I almost asked if that was a picture of me... For a moment I thought it was an image that was on the screen. Surely if that was my baby, it wouldn't be that well developed yet? I thought I might be five or six weeks along. Then the baby bounced. That wasn't a picture, it was a moving ulrasound... which meant it was real. And I went into shock. We were there for about 45 minutes. I might remember 25 of them. I spent most of the time saying silent prayers of thanks and trying, unsuccessfully, not to cry. (I also had about a five minute period where I came to the realization that this meant I would have to experience labor after all.)
I do know that I walked out with photos, a planner, a husband squeezing my hand tightly, and a huge grin on my tear stained face. I was not alone in my babbling on the way to pick up the kids... Andy babbled along with me. I think he was relieved that I was finally letting myself feel excited about it. We decided, since we were already 10.5 weeks along, to go ahead and tell the kids that night. So even though it was 4:30 in the afternoon, we headed to McDonalds and showed them the pictures. Lynnae was more excited then I'd ever seen her. Charlie was oblivious. That night I didn't sleep - I started worrying about my medication again, and crawled out of bed to start researching high risk OB's and hospitals. That was the first day that we knew we were pregnant.

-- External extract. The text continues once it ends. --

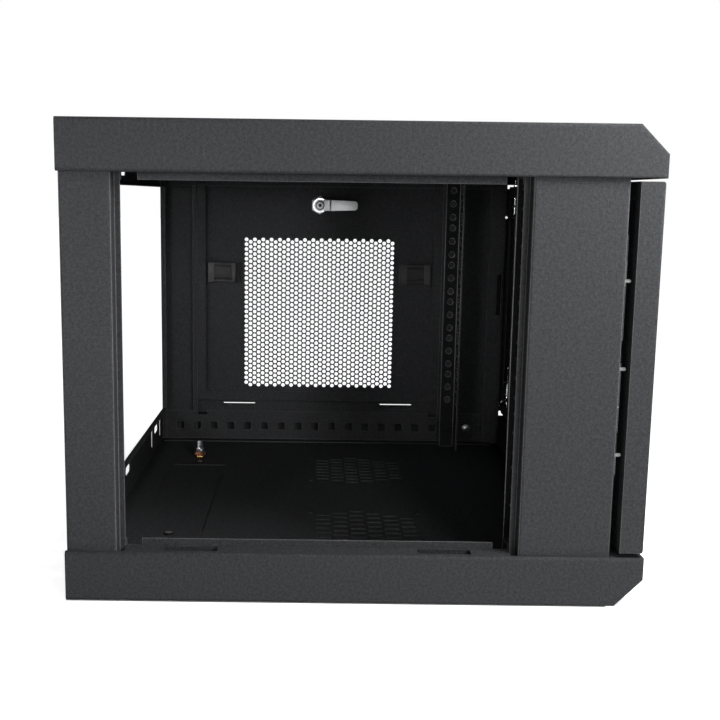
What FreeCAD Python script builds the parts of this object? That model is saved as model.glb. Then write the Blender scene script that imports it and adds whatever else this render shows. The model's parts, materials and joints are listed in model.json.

Since then four more eventful weeks have passed. My pregnancy is high risk for more than one reason. I do have genetic chronic high blood pressure. This puts me and our baby at higher risk
for a host of complications including placenta previa and pre-eclampsia. At our last ultrasound they found a cystic teratoma in one of my ovaries. This hopefully will not be a huge deal, but I will have more ultrasounds to watch it for growth... and if it grows it may need to be removed during the pregnancy. Because I have PCOS, I am naturally insulin resistant, which puts me at a higher risk for gestational diabetes. Basically, I have plenty to worry about... and in part due to other events of the past month, I have had too much time to worry.
I have had five doctor appointments and two ultrasounds in the first month that we have known about the baby. I take 9 pills a day, most of them to prevent complications from high blood pressure. I have both a high risk OB and a perinatologist. I am very happy with my care and with the monitoring I will receive. I have already talked to 3 on call doctors. I am sure they love me.
In the first month I have been excited to see a baby bump materialize. I am actually happy that the scale has moved 2 pounds in the right direction. I have started crocheting a baby blanket, for my own baby this time. I bought a name book to help me think about happier things. My mom came to visit, and although it was planned before we knew we were pregnant, the timing was perfect. And, although I know it is still early considering it is my first pregnancy, I think I felt the baby move one night.
In the first month that I have known about our baby, I have become very grateful. I love my husband, who is supporting me amazingly in my insanity, more than I ever realized was possible. I have come to decide that everything will be okay, because this baby is a true miracle. It survived for 10 weeks without any intervention, and at 12 weeks was still thriving as the picture below shows.

In the first month, I have come to already love our little miracle baby. And I'm really excited to see him/her again in less than two weeks!